Goal>
Starting with the line that contains "bpy.data.objects.remove(obj)", reproduce each line through the end of the listing below, with no other output.

— start Data excerpt —

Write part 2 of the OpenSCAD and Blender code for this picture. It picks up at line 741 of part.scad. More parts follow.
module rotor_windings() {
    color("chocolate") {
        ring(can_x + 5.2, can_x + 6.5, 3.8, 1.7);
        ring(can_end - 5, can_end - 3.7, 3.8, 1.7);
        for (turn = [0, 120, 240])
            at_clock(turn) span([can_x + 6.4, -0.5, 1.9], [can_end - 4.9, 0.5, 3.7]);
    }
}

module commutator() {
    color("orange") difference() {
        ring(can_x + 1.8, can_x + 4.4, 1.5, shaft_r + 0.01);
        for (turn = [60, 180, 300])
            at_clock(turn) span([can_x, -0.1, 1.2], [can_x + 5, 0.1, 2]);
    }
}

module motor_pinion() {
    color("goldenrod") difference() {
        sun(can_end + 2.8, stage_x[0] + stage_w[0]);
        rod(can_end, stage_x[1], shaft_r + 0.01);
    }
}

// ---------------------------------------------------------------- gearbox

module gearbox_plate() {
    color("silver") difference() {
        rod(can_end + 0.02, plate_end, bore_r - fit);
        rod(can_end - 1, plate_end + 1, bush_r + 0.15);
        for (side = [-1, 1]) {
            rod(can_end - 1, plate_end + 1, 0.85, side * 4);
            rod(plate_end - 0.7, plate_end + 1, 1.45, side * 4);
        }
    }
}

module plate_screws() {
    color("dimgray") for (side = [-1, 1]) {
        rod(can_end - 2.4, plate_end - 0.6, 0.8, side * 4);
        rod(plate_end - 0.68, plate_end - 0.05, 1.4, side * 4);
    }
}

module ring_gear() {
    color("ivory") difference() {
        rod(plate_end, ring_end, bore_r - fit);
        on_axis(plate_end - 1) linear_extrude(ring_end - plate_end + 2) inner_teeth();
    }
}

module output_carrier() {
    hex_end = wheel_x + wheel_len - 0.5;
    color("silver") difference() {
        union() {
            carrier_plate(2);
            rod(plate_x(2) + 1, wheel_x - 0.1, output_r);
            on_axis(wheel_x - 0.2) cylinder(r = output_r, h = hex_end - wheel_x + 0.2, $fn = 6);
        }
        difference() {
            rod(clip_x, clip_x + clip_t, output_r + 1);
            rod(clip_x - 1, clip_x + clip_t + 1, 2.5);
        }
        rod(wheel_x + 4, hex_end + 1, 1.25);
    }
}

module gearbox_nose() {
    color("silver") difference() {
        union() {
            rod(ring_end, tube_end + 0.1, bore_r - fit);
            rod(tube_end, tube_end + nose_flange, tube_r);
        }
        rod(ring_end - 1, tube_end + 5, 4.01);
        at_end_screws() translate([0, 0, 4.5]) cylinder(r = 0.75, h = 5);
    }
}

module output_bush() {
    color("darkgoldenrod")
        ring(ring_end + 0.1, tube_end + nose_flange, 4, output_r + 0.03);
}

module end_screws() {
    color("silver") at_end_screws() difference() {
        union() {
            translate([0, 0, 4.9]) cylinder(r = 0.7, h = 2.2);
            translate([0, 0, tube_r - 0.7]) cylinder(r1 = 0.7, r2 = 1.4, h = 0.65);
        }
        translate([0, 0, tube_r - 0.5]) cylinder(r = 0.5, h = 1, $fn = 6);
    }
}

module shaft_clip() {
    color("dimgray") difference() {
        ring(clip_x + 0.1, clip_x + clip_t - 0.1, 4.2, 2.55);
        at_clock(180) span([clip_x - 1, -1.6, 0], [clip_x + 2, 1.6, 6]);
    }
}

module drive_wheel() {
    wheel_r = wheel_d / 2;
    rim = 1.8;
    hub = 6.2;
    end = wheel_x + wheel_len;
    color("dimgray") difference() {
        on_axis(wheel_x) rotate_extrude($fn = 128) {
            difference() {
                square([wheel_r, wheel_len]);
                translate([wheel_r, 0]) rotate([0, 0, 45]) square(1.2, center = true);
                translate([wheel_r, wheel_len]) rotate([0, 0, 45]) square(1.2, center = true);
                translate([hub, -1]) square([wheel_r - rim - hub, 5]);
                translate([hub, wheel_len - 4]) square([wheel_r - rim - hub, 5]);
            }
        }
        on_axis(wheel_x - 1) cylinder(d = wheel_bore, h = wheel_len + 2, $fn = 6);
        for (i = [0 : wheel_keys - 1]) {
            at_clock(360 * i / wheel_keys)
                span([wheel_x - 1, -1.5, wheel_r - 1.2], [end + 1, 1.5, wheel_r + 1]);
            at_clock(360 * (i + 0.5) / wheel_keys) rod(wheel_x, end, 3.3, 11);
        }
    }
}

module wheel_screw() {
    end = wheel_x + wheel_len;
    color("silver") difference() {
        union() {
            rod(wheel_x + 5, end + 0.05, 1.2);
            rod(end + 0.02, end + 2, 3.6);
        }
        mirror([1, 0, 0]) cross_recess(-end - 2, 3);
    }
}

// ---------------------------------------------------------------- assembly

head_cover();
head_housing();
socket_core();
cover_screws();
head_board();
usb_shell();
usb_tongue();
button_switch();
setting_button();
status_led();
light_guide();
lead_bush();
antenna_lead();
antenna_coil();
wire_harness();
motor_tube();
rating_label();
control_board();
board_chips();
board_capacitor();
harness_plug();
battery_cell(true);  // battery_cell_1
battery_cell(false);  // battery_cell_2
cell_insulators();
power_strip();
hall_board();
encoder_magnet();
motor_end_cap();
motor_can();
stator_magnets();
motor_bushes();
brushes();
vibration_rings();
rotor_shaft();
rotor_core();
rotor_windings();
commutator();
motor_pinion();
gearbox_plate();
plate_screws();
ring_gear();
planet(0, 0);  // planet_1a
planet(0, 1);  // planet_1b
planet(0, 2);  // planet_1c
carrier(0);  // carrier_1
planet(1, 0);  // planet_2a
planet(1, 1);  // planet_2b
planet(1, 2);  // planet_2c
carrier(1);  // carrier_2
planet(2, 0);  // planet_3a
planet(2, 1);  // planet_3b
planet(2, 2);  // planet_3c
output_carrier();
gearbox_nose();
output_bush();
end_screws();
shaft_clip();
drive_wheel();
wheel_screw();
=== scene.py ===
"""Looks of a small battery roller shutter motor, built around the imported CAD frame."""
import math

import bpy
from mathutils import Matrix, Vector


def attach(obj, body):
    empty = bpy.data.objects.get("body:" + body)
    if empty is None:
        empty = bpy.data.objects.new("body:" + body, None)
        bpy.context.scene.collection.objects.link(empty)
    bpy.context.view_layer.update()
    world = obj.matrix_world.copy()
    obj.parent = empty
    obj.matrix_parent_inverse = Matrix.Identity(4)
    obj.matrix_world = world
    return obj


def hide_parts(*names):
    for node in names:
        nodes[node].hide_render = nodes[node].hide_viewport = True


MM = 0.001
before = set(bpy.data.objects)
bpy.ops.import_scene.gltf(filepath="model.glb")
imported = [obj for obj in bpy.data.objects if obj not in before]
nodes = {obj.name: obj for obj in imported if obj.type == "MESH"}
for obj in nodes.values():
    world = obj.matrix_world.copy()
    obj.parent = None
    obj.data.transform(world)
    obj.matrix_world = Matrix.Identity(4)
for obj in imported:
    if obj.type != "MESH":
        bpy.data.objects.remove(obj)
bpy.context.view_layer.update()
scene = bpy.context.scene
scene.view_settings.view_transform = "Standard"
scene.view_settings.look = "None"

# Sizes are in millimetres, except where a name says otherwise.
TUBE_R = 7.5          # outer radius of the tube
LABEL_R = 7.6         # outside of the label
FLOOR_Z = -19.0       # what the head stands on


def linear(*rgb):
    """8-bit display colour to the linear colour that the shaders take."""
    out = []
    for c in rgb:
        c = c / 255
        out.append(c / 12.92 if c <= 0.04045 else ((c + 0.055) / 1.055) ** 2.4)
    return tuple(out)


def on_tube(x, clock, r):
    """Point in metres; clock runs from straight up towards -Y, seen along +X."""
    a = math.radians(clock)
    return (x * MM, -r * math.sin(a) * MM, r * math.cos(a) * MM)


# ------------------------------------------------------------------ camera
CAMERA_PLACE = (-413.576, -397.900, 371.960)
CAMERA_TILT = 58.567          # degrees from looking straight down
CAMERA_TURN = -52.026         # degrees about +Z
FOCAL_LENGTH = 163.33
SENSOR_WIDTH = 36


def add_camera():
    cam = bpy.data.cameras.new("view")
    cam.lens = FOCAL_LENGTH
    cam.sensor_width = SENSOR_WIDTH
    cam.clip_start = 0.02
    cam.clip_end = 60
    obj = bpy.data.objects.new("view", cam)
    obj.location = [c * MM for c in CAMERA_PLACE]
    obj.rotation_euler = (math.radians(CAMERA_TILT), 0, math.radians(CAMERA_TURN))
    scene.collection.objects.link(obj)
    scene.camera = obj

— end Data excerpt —

Answer below>
        bpy.data.objects.remove(obj)
bpy.context.view_layer.update()
scene = bpy.context.scene
scene.view_settings.view_transform = "Standard"
scene.view_settings.look = "None"

# Sizes are in millimetres, except where a name says otherwise.
TUBE_R = 7.5          # outer radius of the tube
LABEL_R = 7.6         # outside of the label
FLOOR_Z = -19.0       # what the head stands on


def linear(*rgb):
    """8-bit display colour to the linear colour that the shaders take."""
    out = []
    for c in rgb:
        c = c / 255
        out.append(c / 12.92 if c <= 0.04045 else ((c + 0.055) / 1.055) ** 2.4)
    return tuple(out)


def on_tube(x, clock, r):
    """Point in metres; clock runs from straight up towards -Y, seen along +X."""
    a = math.radians(clock)
    return (x * MM, -r * math.sin(a) * MM, r * math.cos(a) * MM)


# ------------------------------------------------------------------ camera
CAMERA_PLACE = (-413.576, -397.900, 371.960)
CAMERA_TILT = 58.567          # degrees from looking straight down
CAMERA_TURN = -52.026         # degrees about +Z
FOCAL_LENGTH = 163.33
SENSOR_WIDTH = 36


def add_camera():
    cam = bpy.data.cameras.new("view")
    cam.lens = FOCAL_LENGTH
    cam.sensor_width = SENSOR_WIDTH
    cam.clip_start = 0.02
    cam.clip_end = 60
    obj = bpy.data.objects.new("view", cam)
    obj.location = [c * MM for c in CAMERA_PLACE]
    obj.rotation_euler = (math.radians(CAMERA_TILT), 0, math.radians(CAMERA_TURN))
    scene.collection.objects.link(obj)
    scene.camera = obj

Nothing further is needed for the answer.